Which then brings up the question, just how well does Steve Ingersoll’s charter schools accommodate special learners?

2 thoughts on “ : Reinventing The Curriculum Wheel: The Continuing Story of Dr. Steve Ingersoll”
  • Kathleen Ducharme says:

    While I totally agree with your points about the education model developed by Dr. Ingersoll, I need to say GTA has planned and implemented accommodations for our children. All three of our kids are advanced learners with one being dyslexic. GTA has gone above and beyond to meet our children’s educational needs with planned, established interventions that are evaluated at scheduled intervals.

    Our children attended school at a different district and we have researched most of the schools in the area. We are certain no other school is willing nor able to meet our children’s needs like GTA has and continues to do.

    Learning by GTA students is measured by the MEAP and biannual NWEA testing. I do not have cumulative data in front of me. I believe GTA students score highly on these tests.
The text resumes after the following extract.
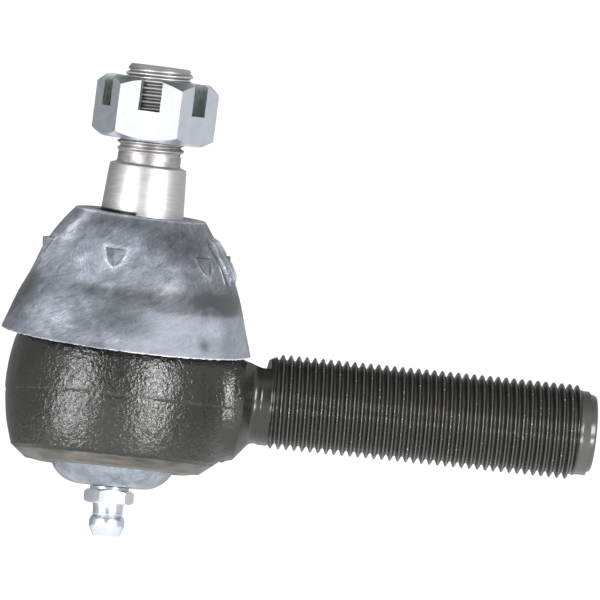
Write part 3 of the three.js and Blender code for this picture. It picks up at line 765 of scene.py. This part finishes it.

    • upnorthprogressive@gmail.com says:

      The issue with these EMOs is they have to turn a profit, that means prepayment, in the case of Ingersoll’s Smart Schools, or Mark Noss’s Full Spectrum Management, or the school makes regular payments to the EMO. That’s Michigan taxpayer money that’s supposed to be spent educating your children going into profits for these companies. Charter schools run with this system are getting ripped off.

      I’ve seen charter schools focus on agriculture, science, technology or fine arts, but selling glasses and claiming to cure ADHD? I can’t help but get the feeling Ingersoll’s charter schools exist to sell glasses at taxpayer expense.

      We all want the best schools for our children. Public Schools are required by law to use every penny of taxpayer money for the purpose of education. Charter schools operate with much less oversight, and that’s costing taxpayers money.